Should I calibrate thermometers before each cook?

Every 6-12 months is sufficient for quality thermometers. Cheap thermometers drift faster and might benefit from seasonal calibration. If you suspect inaccuracy, calibrate immediately.

Can I use a kitchen thermometer on the grill?

Yes, but outdoor-rated thermometers are better. Kitchen thermometers work, but they're not designed for the temperature extremes and humidity of outdoor grilling. Outdoor thermometers (like leave-in probes) have better seals and materials.

What's the ideal rest time for different meats?

Steaks (1-2 inches): 5 minutes. Thick steaks (2+ inches): 8-10 minutes. Chicken breasts: 3-5 minutes. Whole chickens: 10-15 minutes. Burgers: 1-2 minutes. More rest = more juice retention. The heavier the item, the longer the beneficial rest time.

Why is there a difference between grill thermometer and food thermometer readings?

Grill thermometer measures ambient grill temperature at its location. Food thermometer measures actual meat temperature. They're measuring different things. Ambient might be 350°F while meat is 125°F. Both readings are accurate—they're just different measurements. This is normal and expected.
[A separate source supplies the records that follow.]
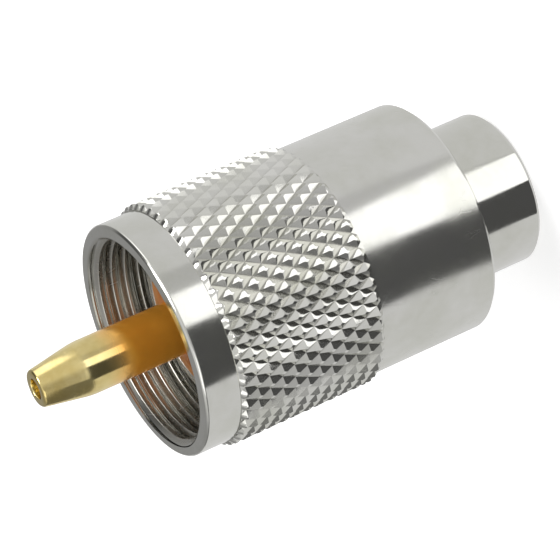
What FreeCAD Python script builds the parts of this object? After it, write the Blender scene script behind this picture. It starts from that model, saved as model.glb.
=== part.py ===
import FreeCAD, Part
import math
import os

os.makedirs("parts", exist_ok=True)

# A coaxial cable plug with a threaded coupling ring and a hollow centre pin.
# It stands on the rear face of its cable stub, with +Z towards the tip of the pin.
# The origin is the centre of that rear face. All sizes are in millimetres.

# Coupling ring, outside
ring_wall = 0.7625             # plain blank over the coupling thread
front_band_length = 2.75
knurl_length = 11.6
rear_sleeve_length = 9.55
knurl_rise = 0.4               # from the plain blank up to the points
knurl_depth = 0.46             # from the points down to the bottom of the grooves
knurl_starts = 50              # grooves of each hand round the ring
knurl_rows = 11                # half diamonds between the two sloped ends
knurl_end_slope = 0.35         # length over which each end rises to the full height
knurl_step = 0.06              # sharp step from the plain blank up to each sloped end
ring_edge = 0.35               # chamfer on the outer edges
sewing_tolerance = 0.00001     # where the facets of the knurl are joined to the turned faces

# Coupling ring, inside
thread_depth = 0.4875          # 5/8-24 thread, cut only as its plain crest bore
lead_in = 0.6                  # chamfer at the mouth
land_thickness = 3.0           # inner land that keeps the ring on the body
rear_bore_depth = 7.7
ring_travel = 5.0              # how far the loose ring can move forward
ring_clearance = 0.15          # land over waist, radial
flange_clearance = 0.25        # thread crests over flange, radial
collar_clearance = 0.55        # rear bore over collar, radial

# Plug body, from the insulator outwards
spigot_wall = 0.87
spigot_length = 2.4
spigot_edge = 0.3
flange_ledge = 1.3             # flange beyond spigot, radial
flange_thickness = 2.2
waist_depth = 1.2              # waist below flange, radial
collar_height = 0.7            # collar above waist, radial
collar_length = 3.5
stub_drop = 0.98               # stub below collar, radial
stub_reach = 6.0               # stub that stands out behind the ring
stub_edge = 0.4
nub_count = 4
nub_width = 1.3
nub_height = 0.7
nub_inset = 0.25               # from the rim of the flange

# Plug body, bores
cable_bore_diameter = 6.2
cable_bore_depth = 5.9
cable_entry_edge = 0.5
braid_bore_diameter = 5.0
seat_ledge = 0.8               # shoulder that the insulator rests on
chamber_length = 8.4
solder_hole_count = 4
solder_hole_diameter = 2.4
solder_hole_from_collar = 2.2

# Insulator
insulator_diameter = 10.0
insulator_length = 5.0         # seated in the spigot and flange
boss_clearance = 0.6           # boss in the chamber, radial
insulator_boss_length = 2.4
insulator_dish_depth = 0.3     # shallow dish in the front face
insulator_dish_wall = 0.7      # rim that is left round the dish
insulator_hub_wall = 0.5       # rim that is left round the pin
seat_clearance = 0.03          # insulator in its bore, pin in its hole

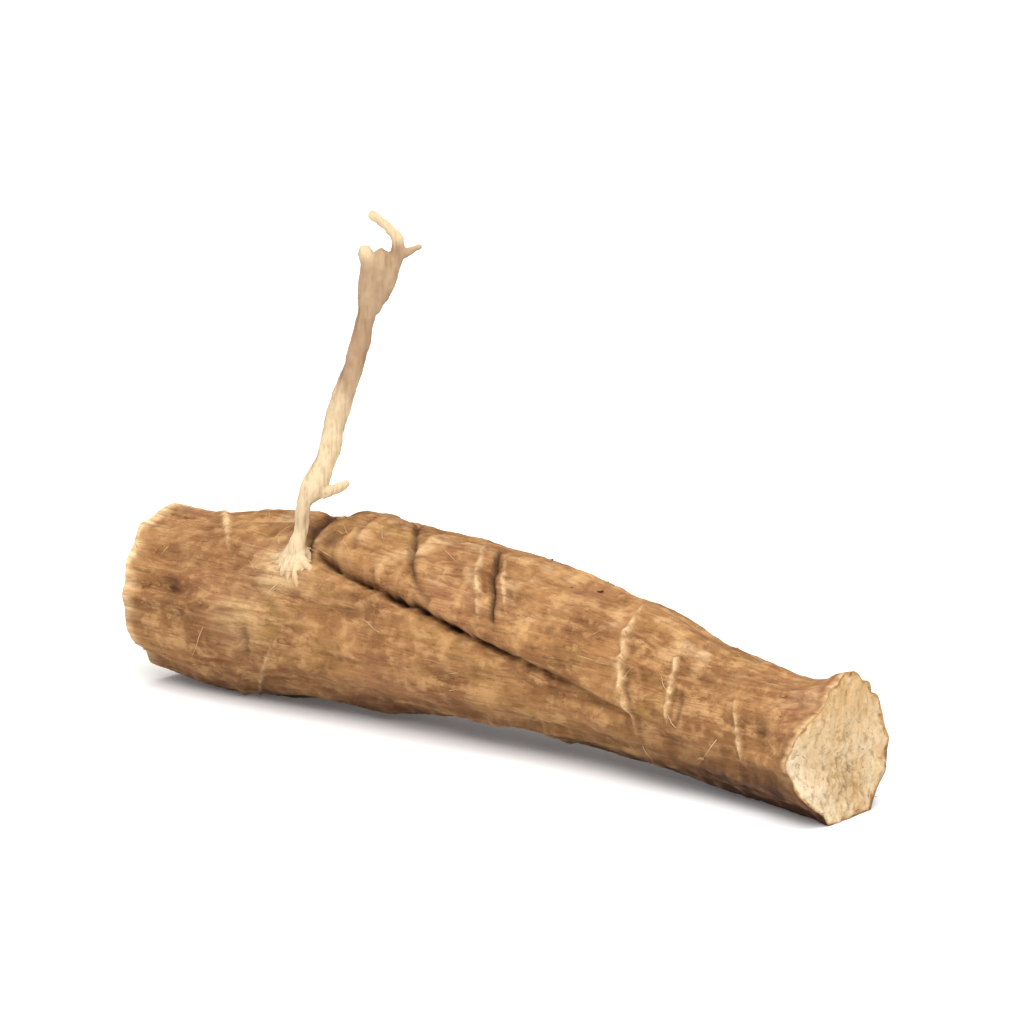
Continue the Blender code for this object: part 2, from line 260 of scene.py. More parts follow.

Can wireless thermometers get wet?

Probes handle moisture fine (they're in the meat). Receivers should be kept dry. Most are splash-resistant but not submersible. Don't hose down your receiver or leave it in heavy rain. Treat it like a kitchen scale—keep it mostly protected from water.

What's the most common thermometer mistake I should avoid?

Inserting the probe too shallow or at an angle instead of perpendicular to the meat's surface. This gives temperature of outer layers, not the center where doneness actually matters. Insert straight and deep enough to reach the geometric center of the thickest part.

Do I need different thermometers for fish vs. meat?

No. The same thermometer works for all food. Fish cooks faster and to a lower temp (145°F vs 160-165°F for meats), but the thermometer itself is the same device. One quality thermometer handles everything.